Laisser les États choisir leurs coopérations. Mais l'application de ce principe sous-entend :
1) Que les nations soient souveraines ;
2) Que l'on répudie le dogme d' « l'Unité institutionnelle ».
Il faut que l'esprit de Turin retrouve l'esprit de Rome, l'esprit confédéral et l'esprit d'un marché commun.
La conférence de Turin devrait donc inscrire à son ordre du jour les priorités suivantes : combattre le chômage et proposer des instruments de défense commerciale : rouvrir le débat sur la monnaie unique plutôt que de forcer l'allure ; adopter une charte des droits des peuples afin de stopper le glissement vers l'installation d'un super-État ; refaire du conseil d'organe directeur de l'Union et ramener la commission au rang d'organe subordonné ; maîtriser et plafonner les dépenses de l'Europe pour stopper la dérive du budget européen ; renforcer la sécurité, c'est-à-dire renforcer les frontières extérieurs et rétablir les filtres aux frontières intérieures.
Le mythe fondateur de l'Europe, celui du dépassement des nations, a reçu, avec la chute du Mur de Berlin, un démenti cinglant. Ce qui s'est passé est d'une importance capitale : l'unification du continent, le retour des nations, le rétrécissement d'un monde aujourd'hui multipolaire.
La France doit comprendre que ce nouveau monde est sa propre chance.
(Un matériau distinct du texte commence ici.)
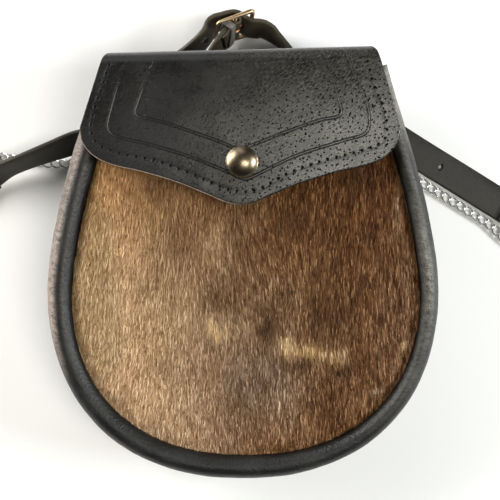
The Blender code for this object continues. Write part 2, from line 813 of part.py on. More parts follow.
def make_buckle_strap():
    """A strap folded round a ring at its first end and round the buckle's bar at the other."""
    stations = BUCKLE_STRAP_ROUTE + buckle_stations(BUCKLE_STRAP_END, -BUCKLE_UP)
    frames = strap_frames(stations)
    total = frames[-1][0]
    bar, away, ring_fold = fold(frames, False, 1, RING_WIRE)
    ring = make_ring("strap_ring_left", bar, away, frames[0][3])
    sections = ring_fold[::-1]
    for length, middle, _, across, out in thinned(frames, [total - s for s in FOLD_STATIONS]):
        thick = skived(min(length, total - length))
        sections.append(strap_section(middle, across, out, STRAP_HALF, thick))
    sections += fold(frames, True, -1, BUCKLE_WIRE)[2]
    print(f"buckle strap: {total:.1f} mm from bar to bar")
    strap = add_piece("buckle_strap", loft_mesh("buckle_strap", sections), black_leather, table)
    slot = box_mesh("prong_slot", buckle_point(SLOT_ALONG, 0.0), PRONG_SLOT)
    combine(strap, add_cutter("prong_slot", slot), "DIFFERENCE")
    return ring, frames


def make_keeper(frames):
    """A leather loop round the strap and its folded end, next to the buckle."""
    turn = BUCKLE_WIRE + GAP + SKIVED_THICK / 2
    inner, outer = [], []
    for length in KEEPER_STATIONS:
        _, middle, _, across, out = frame_at(frames, frames[-1][0] - length)
        high = skived(length) / 2 + GAP
        low = -fold_lift(length, turn) - SKIVED_THICK / 2 - GAP
        centre = middle + out * (high + low) / 2
        half = STRAP_HALF + KEEPER_EASE
        inner.append(strap_section(centre, across, out, half, high - low))
        room = high - low + 2 * KEEPER_THICK
        outer.append(strap_section(centre, across, out, half + KEEPER_THICK, room))
    add_piece("keeper", sleeve_mesh("keeper", inner, outer), black_leather, table)


def make_billet():
    """A strap folded round a ring, that rises to the buckle, passes through it and ends free."""
    through = buckle_stations(BILLET_THROUGH, BUCKLE_UP)
    frames = strap_frames(BILLET_ROUTE + through + TAIL_ROUTE)
    total = frames[-1][0]
    bar, away, ring_fold = fold(frames, False, 1, RING_WIRE)
    ring = make_ring("strap_ring_right", bar, away, frames[0][3])
    sections = ring_fold[::-1]
    for length, middle, _, across, out in thinned(frames):
        share = ((total - length) / TIP_LENGTH) ** TIP_POWER
        half = STRAP_HALF * min(1.0, TIP_BLUNT + (1 - TIP_BLUNT) * share)
        sections.append(strap_section(middle, across, out, half, skived(length)))
    billet = add_piece("billet_strap", loft_mesh("billet_strap", sections), black_leather, table)
    crossing = buckle_point(*PRONG_CROSSING)
    at_prong = min(frames, key=lambda frame: (frame[1] - crossing).length)
    spacing = (at_prong[0] - FIRST_HOLE) / HOLES_TO_BUCKLE
    print(f"billet strap: {total:.1f} mm from bar to tip, holes every {spacing:.2f} mm")
    bm = bmesh.new()
    for hole in (*range(HOLES_TO_BUCKLE), HOLES_TO_BUCKLE + 1):
        _, middle, _, _, out = frame_at(frames, FIRST_HOLE + spacing * hole)
        reach = out * HOLE_CUT
        add_rod(bm, middle - reach, middle + reach, HOLE_RADIUS, HOLE_SIDES)
    start, end = (buckle_point(*place) for place in PRONG_HOLE_ENDS)
    add_rod(bm, start, end, PRONG_HOLE, HOLE_SIDES)
    combine(billet, add_cutter("billet_holes", mesh_of("billet_holes", bm)), "DIFFERENCE")
    return ring


def make_buckle():
    corners = []
    for side_along, side_up, start in ((1, 1, 0), (-1, 1, 90), (-1, -1, 180), (1, -1, 270)):
        along = side_along * (BUCKLE_HALF_LENGTH - BUCKLE_CORNER)
        up = side_up * (BUCKLE_HALF_WIDTH - BUCKLE_CORNER)
        for step in range(3):
            angle = math.radians(start + 45 * step)
            reach_along = along + BUCKLE_CORNER * math.cos(angle)
            reach_up = up + BUCKLE_CORNER * math.sin(angle)
            corners.append(buckle_point(reach_along, 0.0, reach_up))
    loop = wire_curve("buckle_loop", corners, BUCKLE_WIRE, cyclic=True)
    guide = bpy.data.objects.new("buckle_loop", loop)
    frame = add_piece("buckle_frame", bpy.data.meshes.new_from_object(guide), brass, table)
    bpy.data.objects.remove(guide)
    bm = bmesh.new()
    reach = BUCKLE_HALF_WIDTH
    add_rod(bm, buckle_point(0, 0, -reach), buckle_point(0, 0, reach), BUCKLE_WIRE, 8)
    combine(frame, add_cutter("buckle_bar", mesh_of("buckle_bar", bm)), "UNION")

    points = []
    for step in range(7):
        angle = math.radians(120 + 40 * step)
        points.append(buckle_point(PRONG_EYE * math.cos(angle), PRONG_EYE * math.sin(angle)))
    points += [buckle_point(along, out) for along, out in PRONG_TIP]
    data = wire_curve("buckle_prong", points, PRONG_WIRE, cyclic=False)
    add_piece("buckle_prong", data, brass, table)


# ---------------------------------------------------------------- build

for old in list(bpy.data.objects):
    bpy.data.objects.remove(old, do_unlink=True)
parts = new_collection("sporran")
cutters = new_collection("cutters")
black_leather = new_material("black_leather", LEATHER)
brown_hide = new_material("brown_hide", HIDE)
old_brass = new_material("old_brass", OLD_BRASS)
brass = new_material("brass", BRASS)
bright_steel = new_material("bright_steel", STEEL)

table = new_empty("sporran_on_table")
table.location = (CENTRE_SHIFT[0] * MM, CENTRE_SHIFT[1] * MM, 0.0)
lowest = (BODY_DROP - BACK_INSET) * math.sin(POUCH_TILT)
pouch_to_table = Matrix.Translation((POUCH_X, POUCH_Y, lowest)) @ Matrix.Rotation(
    POUCH_TILT, 4, "X"
)
pouch = new_empty("pouch", table)
pouch.location = Vector((POUCH_X, POUCH_Y, lowest)) * MM
pouch.rotation_euler.x = POUCH_TILT

make_back_panel()
make_gusset()
make_front_panel()
make_flap()
make_press_stud()
left_ring = make_tab(-1)
right_ring = make_tab(1)
far_left_ring, buckle_strap_frames = make_buckle_strap()
make_keeper(buckle_strap_frames)
far_right_ring = make_billet()
make_buckle()
make_chain("chain_left", LEFT_CHAIN_ROUTE, left_ring, far_left_ring)
make_chain("chain_right", RIGHT_CHAIN_ROUTE, right_ring, far_right_ring)
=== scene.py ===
"""The looks of a day sporran that lies on its back: leather, haired hide, stud, buckle and chains.

The pieces are worked out in millimetres. The pouch has its own axes, with x across, y towards
the mouth and z out of its back, and is tipped a little on the table. The strap and the chains
are laid out on the table itself.
"""

import json
import math

import bmesh
import bpy
import numpy as np
from mathutils import Matrix, Vector, noise
from mathutils.bvhtree import BVHTree
from mathutils.kdtree import KDTree

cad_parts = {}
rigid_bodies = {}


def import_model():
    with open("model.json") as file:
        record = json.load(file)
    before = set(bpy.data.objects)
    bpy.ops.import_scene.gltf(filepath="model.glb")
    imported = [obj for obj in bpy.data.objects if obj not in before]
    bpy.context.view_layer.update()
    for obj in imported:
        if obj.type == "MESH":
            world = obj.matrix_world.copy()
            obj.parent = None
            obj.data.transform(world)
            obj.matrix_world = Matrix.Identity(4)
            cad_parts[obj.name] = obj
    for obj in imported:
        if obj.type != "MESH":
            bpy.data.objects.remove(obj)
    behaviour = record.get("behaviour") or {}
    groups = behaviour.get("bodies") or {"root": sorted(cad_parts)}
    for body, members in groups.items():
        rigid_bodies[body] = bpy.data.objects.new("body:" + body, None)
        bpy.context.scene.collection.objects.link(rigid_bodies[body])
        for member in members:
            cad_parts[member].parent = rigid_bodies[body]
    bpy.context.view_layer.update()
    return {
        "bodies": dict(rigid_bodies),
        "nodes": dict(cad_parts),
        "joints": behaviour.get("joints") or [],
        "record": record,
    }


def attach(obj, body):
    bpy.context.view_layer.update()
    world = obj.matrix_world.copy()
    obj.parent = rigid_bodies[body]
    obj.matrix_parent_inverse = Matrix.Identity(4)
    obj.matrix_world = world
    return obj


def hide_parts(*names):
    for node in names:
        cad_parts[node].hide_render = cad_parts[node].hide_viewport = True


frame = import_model()

MM = 0.001
GAP = 0.3

# ---- where the pouch lies
POUCH_TILT = math.radians(6.0)
POUCH_PLACE = Vector((1.9, -21.0, 9.47))
TABLE_SHIFT = Vector((5.2, -5.2, 0.0))  # of the strap's and the chains' routes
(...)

Entre l'option allemande et l'option européenne, la France doit faire le choix de l'option européenne.
Mais la France est aussi une puissance mondiale : elle doit donc aussi faire le choix de l'option mondiale.
L'avenir est aux nations. Parce qu'il respecte les citoyens et parce que les citoyens reconnaissent sa légitimité, l'État-nation est le seul modèle d'organisation politique qui ait fait ses preuves dans le monde. Or quel est le prototype mondial de l'État-nation ? La France.